Retail surge, ‘Wong factor’ could complicate RBA rate decision
The recent boom in retail sales will complicate the RBA’s rate decision on Tuesday and longer-term, Foreign Minister Penny Wong’s reckless UN stance could also have an impact.
Reserve Bank governor Michele Bullock, deputy governor Andrew Hauser and the rest of the board were always set for a difficult meeting this week. But the November boom in retail sales makes it harder.
During the meeting, Bullock, Hauser and the board will receive reams of Treasury and Reserve Bank figures showing the economy is stagnating, with business naturally curtailing investment on the back of the government’s 700 pages of industrial relations legislation and its high-cost energy policies.
This puts the pressure on the Reserve Bank to cut interest rates.
But the official figures will not include the fact that non-food retail sales in large stores boomed in November. December is also very strong.
It will be some weeks before the November boom hits the official figures.
But the currency traders have their finger on the retail pulse and may smash the dollar if the Reserve Bank board does not recognise the November event.
Accordingly, a rate cut in December (and February) will be seen by currency traders as Australia’s central bankers trying to win government favours.
Meanwhile, as I will explain below, Australia and the Reserve Bank must brace for the interest rate impact of what Trump may have in store for Australia, given that his close ally, Israel’s Prime Minister Benjamin Netanyahu, blamed the Melbourne synagogue attack on the “extreme anti-Israel” stance of the Albanese government. Without mentioning Australia’s foreign minister Penny Wong, Netanyahu declared: “Anti-Israel sentiment is antisemitism,” The so-called “Wong factor” now threatens Australia’s long-term bond rates.
Back to the local front. If the RBA fact-gatherers have remained isolated in their Martin Place bunker they will be unaware of what is happening in the real world and they will be incorrectly telling the board that Australia is in a subdued retail spending pattern.
Obviously the Reserve Bank’s main interest rate criteria is inflation but the overall state of the economy is part of their agenda. The government is pointing to the official downturn figures to urge them to lower rates, looking to use any lower rates as a springboard for their 2025 election campaign.
The vast majority of the goods bought by Australians are imported at prices set in US dollars.
At the moment there does not appear to be a scramble to increase retail prices in response to the boom, partly because China has sharpened its pricing pencil.
But the Chinese make it very clear that Australian retailers must absorb the cost if the local dollar falls against the US dollar.
Accordingly a lower Australian dollar brought on by lower rates will boost prices, given the strong consumer demand. Of course the reverse applies.
The retail spending boom is very much a creation of federal and state governments’ spending sprees and the fact that many government-linked employees have received big wage rises.
The unions, via Woolworths, look to spread the government wage rises to the private sector, including a solid dose of lower productivity.

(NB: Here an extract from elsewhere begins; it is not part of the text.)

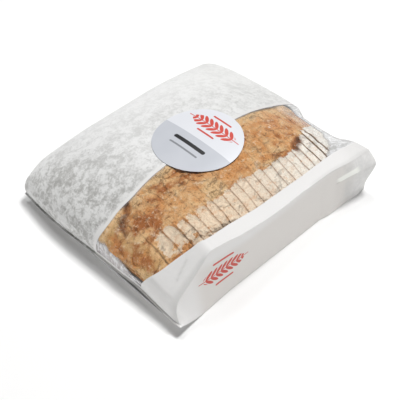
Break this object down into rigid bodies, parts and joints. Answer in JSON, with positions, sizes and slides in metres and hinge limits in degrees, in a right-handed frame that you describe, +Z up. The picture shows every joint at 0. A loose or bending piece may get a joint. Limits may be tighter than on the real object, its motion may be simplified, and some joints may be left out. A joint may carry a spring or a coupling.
{
  "type": "loaf in bread bag",
  "caption": "Sliced crusty loaf lying in a white paper bread bag, with a clear film window along its top, a folded end, a creased side face and a round label.",
  "frame": {"origin": "middle of the bag's footprint, on the surface that it lies on", "axes": "+X along the loaf from the folded near end to the far end, +Y across the bag away from the creased side face, +Z up"},
  "size_m": [0.2844, 0.253, 0.0911],
  "materials": {
    "bag_paper": "matte white kraft paper with a faint grey mottle on the wide panel",
    "window_film": "thin clear glossy film",
    "label_paper": "smooth coated paper, white and pale blue-grey halves",
    "bread": "golden-brown crust with flour on one shoulder, open pale crumb on the cut faces"
  },
  "bodies": {
    "root": {"bag": "bag_paper", "window_film": "window_film", "label": "label_paper", "slice_01": "bread", "slice_02": "bread", "slice_03": "bread", "slice_04": "bread", "slice_05": "bread", "slice_06": "bread", "slice_07": "bread", "slice_08": "bread", "slice_09": "bread", "slice_10": "bread", "slice_11": "bread", "slice_12": "bread", "slice_13": "bread", "slice_14": "bread", "slice_15": "bread", "slice_16": "bread", "slice_17": "bread", "slice_18": "bread", "slice_19": "bread", "slice_20": "bread", "slice_21": "bread", "slice_22": "bread"}
  },
  "joints": []
}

Of course if rates are maintained there will be great anger in the general community, and governments will try to direct that anger towards the Reserve Bank rather than the real culprits – themselves.
Because of the looming election, the pressure on the Reserve Bank board will be intense.
But being a Reserve Bank director is not an easy job, particularly when you are faced with governments that have embraced exactly the reverse policy to the one Reserve Bank is looking to .
And no other western country has 700 pages of industrial relations legislation designed to lower productivity and increase costs, with an energy program that Frontier Economics estimates will cost $660bn over the next 25 years. It will send power prices through the roof.
Interest rates must stay high in such an environment or we run the risk of a run on the currency.
Now for the “Wong” factor.
During the week I was yarning to Tom Boyle of London-based investment manager Atlantic House Group, who points out that Trump has been adamant that Europe much more for its defence requirements.
And the political events in France have alerted European governments that raising money via higher taxes and/or expenditure cuts is politically dangerous.
Accordingly, most European nations will meet the new Trump obligations via long-term borrowing which will push up long-term European interest rates, especially as the institutions still remember the recent big losses incurred on such bonds.
Boyle does not comment on our US relationship but Australia as a close ally of the US may have escaped the Trump defence expenditure increase requirements destined for Europe.
But Foreign Minister Penny Wong’s reckless United Nations stance at a crucial time may have caused Australia to be placed in the European basket, with Trump demanding a big increase in Australian defence expenditure.
There is considerable waste in Canberra but, like Europe, we would probably go into long-term borrowing and push up long-term rates to fund the additional defence requirement.
When you add the potential long-term bond “Wong factor” to the conventional short-term currency-related interest rates forces that influence the Reserve Bank, the Australian central bank will not have a lot of flexibility.